One of the annoying things about believing in free will and individual responsibility is the difficulty of finding somebody to blame your problems on. And when you do find somebody, it’s remarkable how often his picture turns up on your driver’s license. P.J. O’Rourke
A hard lesson to learn for some people is that failure is only a bad thing if you try to cover it up or blame someone else. As a Dean in charge of disciplinary matters in law school, I encounter students who are not unlike many of the clients I represented, as their defense counsel, for criminal charges. It always amazes me how many of the issues that arise concerning cheating could be easily resolved if the students involved simply owned up to the behavior alleged. Then we move on with the consequence phase of the process without a lot of fuss. Instead, they mount defenses that are full of holes or claim someone else was responsible for behavior that forced them to engage in prohibited conduct. In the process, they expend tremendous amounts of emotional capital and, in the end, most of them are found to be responsible anyway.
Why is this?
It is human nature to minimize our faults and emphasize our positive attributes. But the pressure placed upon many millennials to succeed in life is partially the product of limited self-confidence, and the FEAR, by them and their parents that they will EVER SEE same opportunities that my generation experienced. We “picked the low hanging fruit” and had advantages of a valuable dollar, with pensions, and Social Security at the ready to feather our nest in our later years. Millennials and younger generations don’t see their future success as guaranteed. In fact, they are very anxious and concerned that the economy might collapse like we have seen in Greece or other developed countries. And they don’t believe Social Security or pensions will be in place to secure their future retirement. That fear fuels many of their activities and the competitive spirit that they display, in my opinion. And the end justifies the means – even if those means include cheating.

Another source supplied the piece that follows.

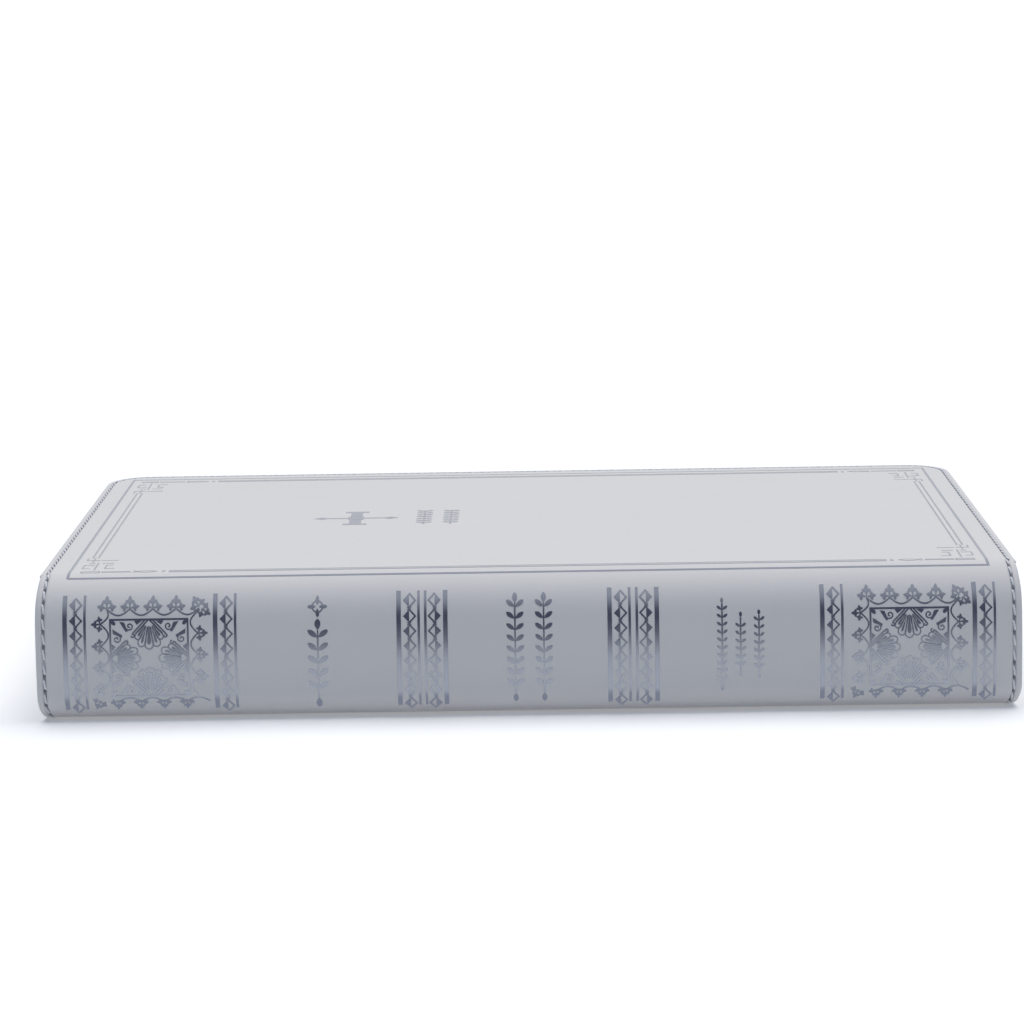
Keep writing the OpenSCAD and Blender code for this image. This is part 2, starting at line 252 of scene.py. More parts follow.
def bump(tree, height, strength, depth_mm):
    """A normal that leans as if the surface had this height."""
    return build(tree, "ShaderNodeBump", None,
                 {"Strength": strength, "Distance": depth_mm * MM, "Height": height}).outputs[0]


# %% [markdown]
# ## Finishes
# The cover is a smooth imitation leather with a very fine grain. Its colour is darkened in the
# seam's channel as painted shade, and a little along the rounded edge as wear. The stamping is a
# thin silver film that takes the leather's grain.
# Each finish is one function, so it can be read alone. Lengths inside are millimetres.

# %% Leather, foil and thread


def noise_of(tree, spot, scale, detail=3.0, rough=0.55):
    """Soft random variation between 0 and 1."""
    return term(tree, "ShaderNodeTexNoise", None,
                {"Vector": spot, "Scale": scale, "Detail": detail, "Roughness": rough})


def leather_grain(tree):
    spot = place(tree, True, 1000)
    pores = term(tree, "ShaderNodeTexVoronoi", {"feature": "SMOOTH_F1"},
                 {"Vector": spot, "Scale": 1.5, "Smoothness": 0.6})
    grain = pores * 0.6 + noise_of(tree, spot, 0.9) * 0.5 + noise_of(tree, spot, 4.0) * 0.25
    # The leather is darkened from an attribute per point: painted shade in the seam's channel, wear
    # along the rounded edge
    groove_shade_and_wear = term(tree, "ShaderNodeAttribute", {"attribute_name": "groove_shade_and_wear"}, None, output=2)
    cloud = noise_of(tree, spot, 0.05, 2.0)
    pale = blend_colour(tree, cloud, (0.580, 0.566, 0.560, 1), (0.605, 0.588, 0.578, 1))
    colour = blend_colour(tree, groove_shade_and_wear, pale, (0.45, 0.45, 0.47, 1))
    return {"Base Color": colour, "Roughness": grain * 0.12 + 0.40,
            "Normal": bump(tree, grain, 0.35, 0.05)}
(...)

Don’t get me wrong, I don’t condone cheating or shortcuts. I believe understanding those fears requires a different approach to address the problem. Only then can we hope to change behavior. Within organizations, businesses, and academic institutions we need to help those inclined to cheat understand that they are only cheating themselves. Not making the mark is not failure. What counts is that you gave it your best effort. If you fail and tried your best, then you should take pride in your failure as the first step in reaching success. The more you try and fail, but continue to try, should be the measure of your success. These are the people who will ultimately be the greatest successes in life. Because they are persistent and motivated. But making excuses or taking shortcuts is a guaranteed path to failure, both in life and in your own self-esteem.
A couple of times in my career as a criminal defense attorney, I had clients who said “I did it, and I am willing to take my punishment.” Of course, I counseled them on their right to proceed to trial and force the prosecutor prove the allegations. They also knew the possible consequences of an admission before going forward. In every instance the judge was very lenient and the prosecutor even supported the most lenient outcome possible under the sentencing guidelines.
When I meet with students to counsel them, I explain why employers look for students graduating in the top 5% of their class or graduating with the highest grade point averages. They do this as they are playing the odds. Students who have been high performers in law school are more likely than not to need less “baby-sitting” or assistance to convert them from a “loss center” to a “profit center”. They are more inclined to find solutions faster and to be better writers and researchers. And, frankly, they might be right. But, in my experience, some of the most effective students in my clinic, serving live clients, have been those who demonstrated persistence and motivation. Many of the low academic performing students actually understand how difficult it is to understand some of the legal concepts associated with estate planning. As a result, they often break things down and demonstrate greater patience than some of my high academic performers.
I tell students that if a potential employer is using as their only measure that student’s GPA, that that potential employer may be more likely to “use” them and burn them out. They might get paid more, but in time they burn out and either go out on their own or find someone who treats them with respect. I tell them to do the best they can and if that means that they achieve a 2.0 GPA, then sit erect, look a potential employer right in the eyes and tell them that you worked hard for those grades and you are willing to work hard for your clients. If that doesn’t do the trick – move on or go solo. Because that is not the person who values your persistence and motivation and will not value you as a person. First be true to yourself and others will be true to you as well.